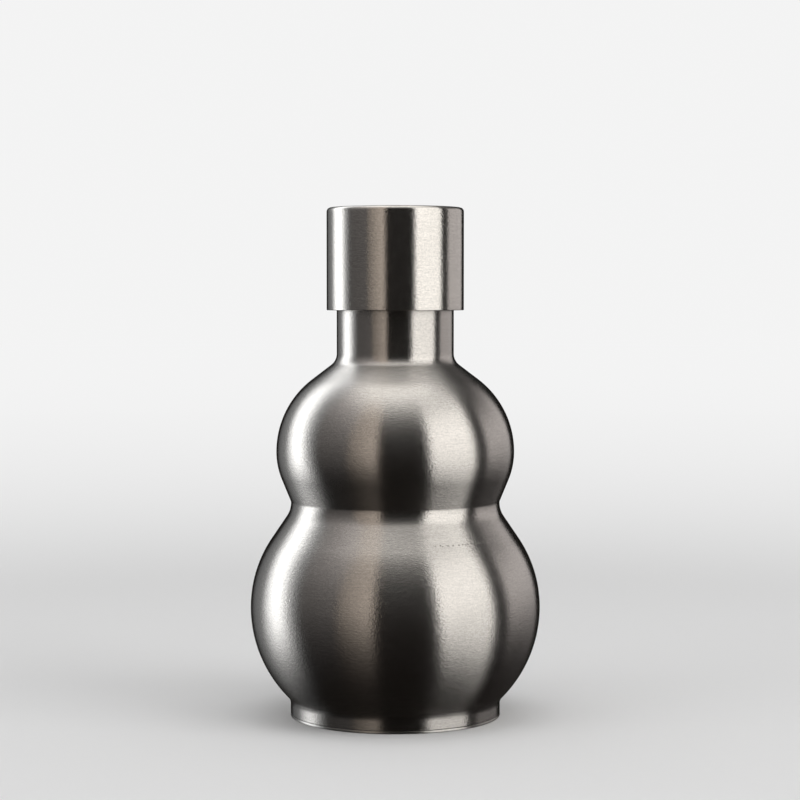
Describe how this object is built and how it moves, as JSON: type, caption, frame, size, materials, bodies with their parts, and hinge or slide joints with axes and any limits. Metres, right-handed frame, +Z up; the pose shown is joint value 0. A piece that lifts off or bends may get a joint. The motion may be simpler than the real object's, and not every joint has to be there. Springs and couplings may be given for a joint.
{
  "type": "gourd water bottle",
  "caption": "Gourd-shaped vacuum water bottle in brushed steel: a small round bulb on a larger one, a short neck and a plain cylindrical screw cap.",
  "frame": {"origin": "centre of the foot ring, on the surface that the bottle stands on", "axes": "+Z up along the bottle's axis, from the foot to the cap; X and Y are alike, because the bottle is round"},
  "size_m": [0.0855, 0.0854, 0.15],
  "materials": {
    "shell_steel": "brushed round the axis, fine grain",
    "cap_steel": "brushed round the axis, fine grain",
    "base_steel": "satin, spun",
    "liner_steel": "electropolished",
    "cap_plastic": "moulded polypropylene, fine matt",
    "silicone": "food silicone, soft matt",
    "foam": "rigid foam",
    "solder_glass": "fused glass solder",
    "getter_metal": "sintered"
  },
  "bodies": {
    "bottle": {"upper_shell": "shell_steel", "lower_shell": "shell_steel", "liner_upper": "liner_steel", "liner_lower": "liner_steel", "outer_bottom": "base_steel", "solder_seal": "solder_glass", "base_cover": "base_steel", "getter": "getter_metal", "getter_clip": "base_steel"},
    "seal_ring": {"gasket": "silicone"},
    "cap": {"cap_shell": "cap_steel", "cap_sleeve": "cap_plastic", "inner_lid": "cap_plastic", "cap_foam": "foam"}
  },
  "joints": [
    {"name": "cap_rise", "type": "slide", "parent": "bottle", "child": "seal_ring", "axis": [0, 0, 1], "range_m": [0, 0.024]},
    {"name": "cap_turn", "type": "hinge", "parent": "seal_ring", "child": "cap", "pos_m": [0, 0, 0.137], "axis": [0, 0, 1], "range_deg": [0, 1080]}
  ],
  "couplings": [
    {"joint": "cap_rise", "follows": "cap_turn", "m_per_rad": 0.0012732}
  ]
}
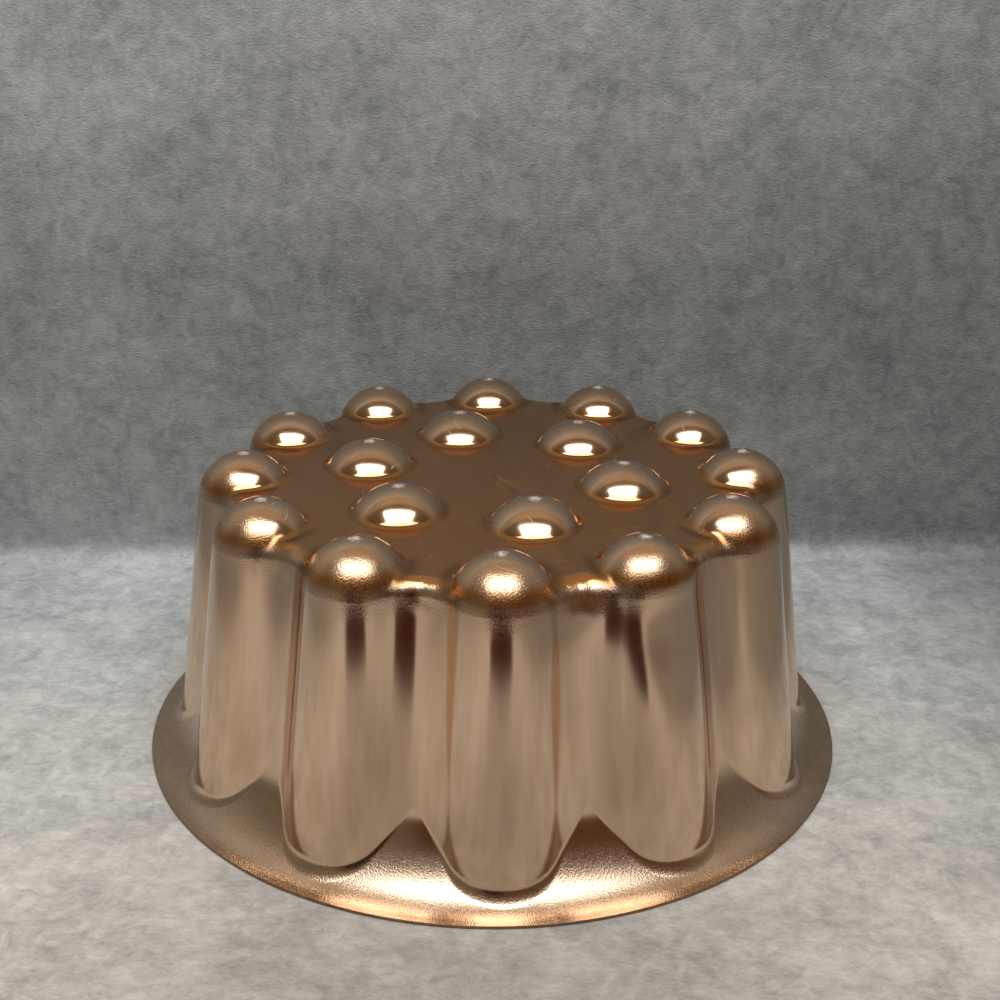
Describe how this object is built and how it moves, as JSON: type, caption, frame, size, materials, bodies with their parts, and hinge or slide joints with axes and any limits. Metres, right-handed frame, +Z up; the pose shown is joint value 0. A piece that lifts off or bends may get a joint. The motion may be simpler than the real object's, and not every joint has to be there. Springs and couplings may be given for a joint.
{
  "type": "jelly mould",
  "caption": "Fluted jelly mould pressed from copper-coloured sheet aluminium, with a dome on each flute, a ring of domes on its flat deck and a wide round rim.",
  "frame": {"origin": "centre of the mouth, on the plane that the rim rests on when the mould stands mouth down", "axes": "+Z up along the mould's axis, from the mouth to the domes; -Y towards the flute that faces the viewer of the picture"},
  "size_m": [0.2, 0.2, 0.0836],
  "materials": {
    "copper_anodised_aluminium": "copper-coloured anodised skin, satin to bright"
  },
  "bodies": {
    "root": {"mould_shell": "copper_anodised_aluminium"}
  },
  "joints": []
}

YOUR OBJECTIVE
Set down the listing in full, keeping every word exactly as it is.

RESULT OF THE TASK
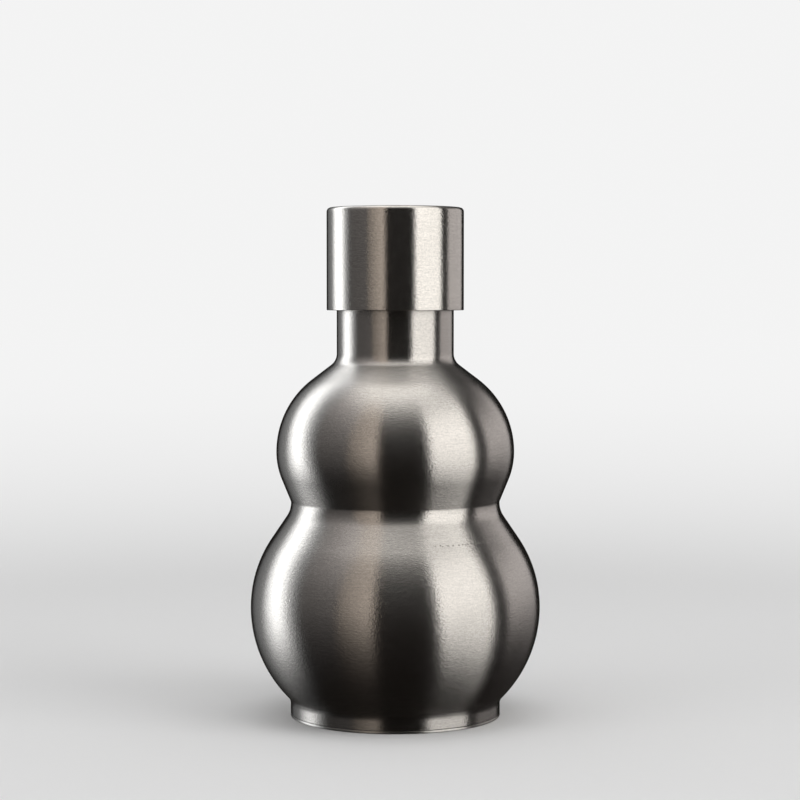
Describe how this object is built and how it moves, as JSON: type, caption, frame, size, materials, bodies with their parts, and hinge or slide joints with axes and any limits. Metres, right-handed frame, +Z up; the pose shown is joint value 0. A piece that lifts off or bends may get a joint. The motion may be simpler than the real object's, and not every joint has to be there. Springs and couplings may be given for a joint.
{
  "type": "gourd water bottle",
  "caption": "Gourd-shaped vacuum water bottle in brushed steel: a small round bulb on a larger one, a short neck and a plain cylindrical screw cap.",
  "frame": {"origin": "centre of the foot ring, on the surface that the bottle stands on", "axes": "+Z up along the bottle's axis, from the foot to the cap; X and Y are alike, because the bottle is round"},
  "size_m": [0.0855, 0.0854, 0.15],
  "materials": {
    "shell_steel": "brushed round the axis, fine grain",
    "cap_steel": "brushed round the axis, fine grain",
    "base_steel": "satin, spun",
    "liner_steel": "electropolished",
    "cap_plastic": "moulded polypropylene, fine matt",
    "silicone": "food silicone, soft matt",
    "foam": "rigid foam",
    "solder_glass": "fused glass solder",
    "getter_metal": "sintered"
  },
  "bodies": {
    "bottle": {"upper_shell": "shell_steel", "lower_shell": "shell_steel", "liner_upper": "liner_steel", "liner_lower": "liner_steel", "outer_bottom": "base_steel", "solder_seal": "solder_glass", "base_cover": "base_steel", "getter": "getter_metal", "getter_clip": "base_steel"},
    "seal_ring": {"gasket": "silicone"},
    "cap": {"cap_shell": "cap_steel", "cap_sleeve": "cap_plastic", "inner_lid": "cap_plastic", "cap_foam": "foam"}
  },
  "joints": [
    {"name": "cap_rise", "type": "slide", "parent": "bottle", "child": "seal_ring", "axis": [0, 0, 1], "range_m": [0, 0.024]},
    {"name": "cap_turn", "type": "hinge", "parent": "seal_ring", "child": "cap", "pos_m": [0, 0, 0.137], "axis": [0, 0, 1], "range_deg": [0, 1080]}
  ],
  "couplings": [
    {"joint": "cap_rise", "follows": "cap_turn", "m_per_rad": 0.0012732}
  ]
}
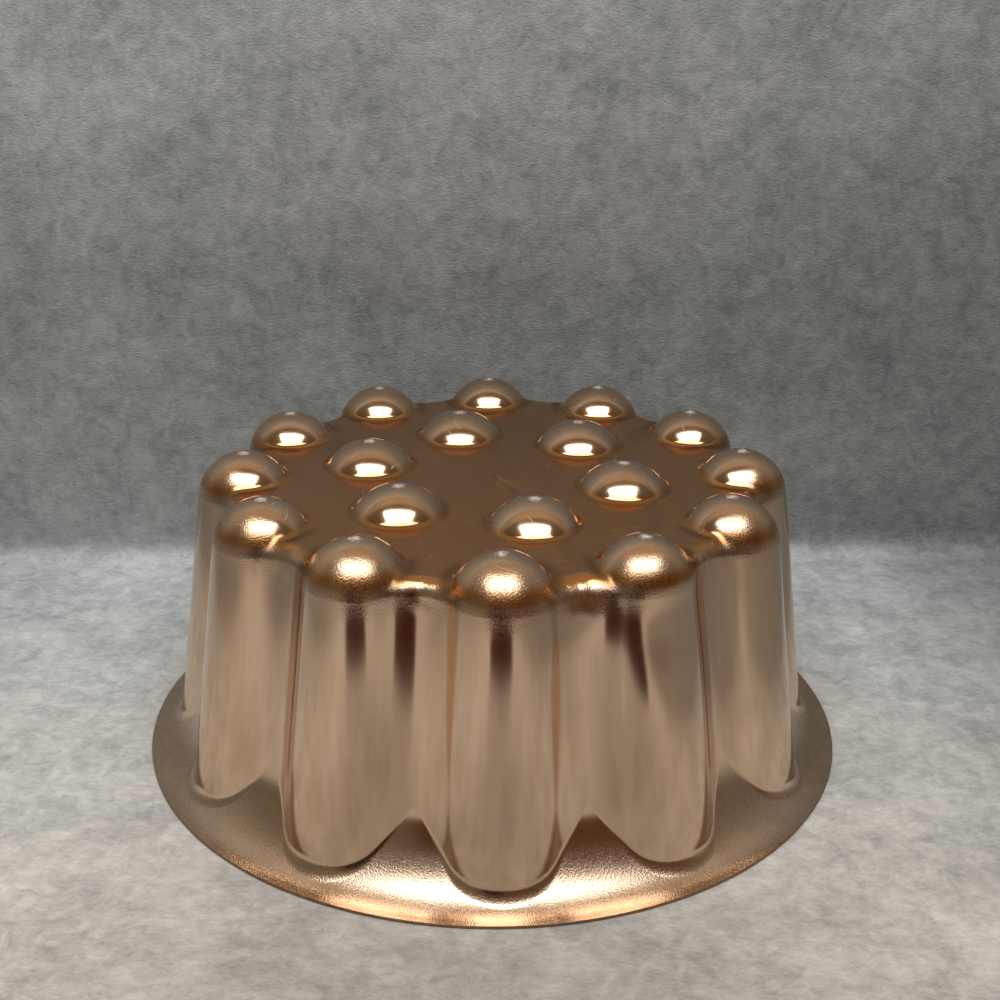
Describe how this object is built and how it moves, as JSON: type, caption, frame, size, materials, bodies with their parts, and hinge or slide joints with axes and any limits. Metres, right-handed frame, +Z up; the pose shown is joint value 0. A piece that lifts off or bends may get a joint. The motion may be simpler than the real object's, and not every joint has to be there. Springs and couplings may be given for a joint.
{
  "type": "jelly mould",
  "caption": "Fluted jelly mould pressed from copper-coloured sheet aluminium, with a dome on each flute, a ring of domes on its flat deck and a wide round rim.",
  "frame": {"origin": "centre of the mouth, on the plane that the rim rests on when the mould stands mouth down", "axes": "+Z up along the mould's axis, from the mouth to the domes; -Y towards the flute that faces the viewer of the picture"},
  "size_m": [0.2, 0.2, 0.0836],
  "materials": {
    "copper_anodised_aluminium": "copper-coloured anodised skin, satin to bright"
  },
  "bodies": {
    "root": {"mould_shell": "copper_anodised_aluminium"}
  },
  "joints": []
}